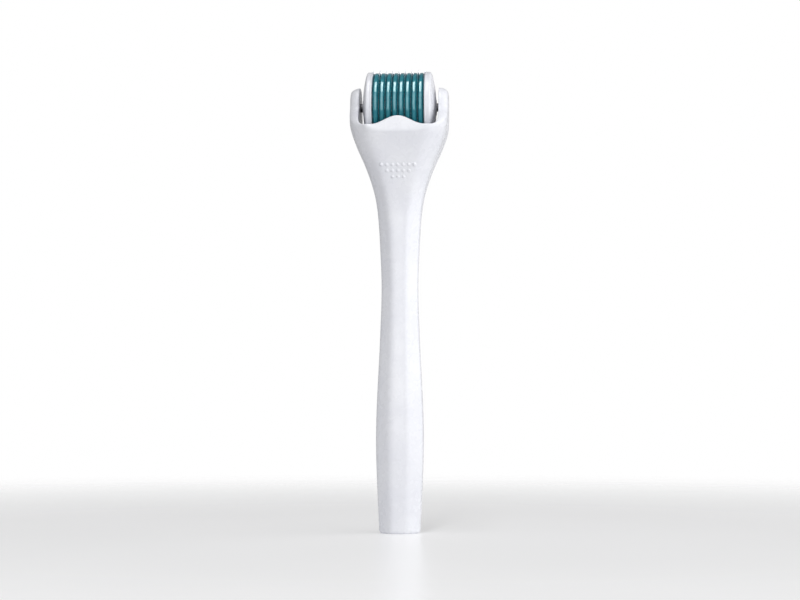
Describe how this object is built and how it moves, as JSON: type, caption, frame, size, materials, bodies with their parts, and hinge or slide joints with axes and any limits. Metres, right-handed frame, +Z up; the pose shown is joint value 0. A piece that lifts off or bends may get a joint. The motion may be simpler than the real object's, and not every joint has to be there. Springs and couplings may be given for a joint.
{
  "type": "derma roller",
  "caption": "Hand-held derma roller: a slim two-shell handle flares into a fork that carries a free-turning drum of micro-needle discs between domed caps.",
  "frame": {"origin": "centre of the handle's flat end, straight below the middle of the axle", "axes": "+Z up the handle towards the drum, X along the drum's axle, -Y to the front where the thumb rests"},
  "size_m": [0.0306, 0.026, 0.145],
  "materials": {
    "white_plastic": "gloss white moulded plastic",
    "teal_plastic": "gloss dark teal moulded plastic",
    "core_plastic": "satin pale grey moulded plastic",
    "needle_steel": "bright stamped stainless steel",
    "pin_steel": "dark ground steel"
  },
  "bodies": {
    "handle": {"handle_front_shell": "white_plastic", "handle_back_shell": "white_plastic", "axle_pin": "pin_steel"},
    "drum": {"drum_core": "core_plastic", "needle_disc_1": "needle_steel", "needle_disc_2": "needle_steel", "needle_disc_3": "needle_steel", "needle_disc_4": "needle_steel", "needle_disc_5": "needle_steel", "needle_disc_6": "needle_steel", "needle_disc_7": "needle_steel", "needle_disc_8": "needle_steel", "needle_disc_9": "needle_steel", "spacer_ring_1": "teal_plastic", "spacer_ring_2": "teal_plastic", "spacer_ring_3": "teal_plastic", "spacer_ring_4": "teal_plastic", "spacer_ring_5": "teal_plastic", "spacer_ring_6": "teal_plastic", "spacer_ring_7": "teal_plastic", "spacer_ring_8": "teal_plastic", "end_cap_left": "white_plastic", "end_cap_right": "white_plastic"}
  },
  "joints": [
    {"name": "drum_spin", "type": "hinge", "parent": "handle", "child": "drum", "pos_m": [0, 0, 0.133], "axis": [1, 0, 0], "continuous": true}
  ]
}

▶ [INSTRUCTION] Copy each line of the preceding data that contains the string "joints".

▶ [THE COMPLETED TASK]
Describe how this object is built and how it moves, as JSON: type, caption, frame, size, materials, bodies with their parts, and hinge or slide joints with axes and any limits. Metres, right-handed frame, +Z up; the pose shown is joint value 0. A piece that lifts off or bends may get a joint. The motion may be simpler than the real object's, and not every joint has to be there. Springs and couplings may be given for a joint.
  "joints": [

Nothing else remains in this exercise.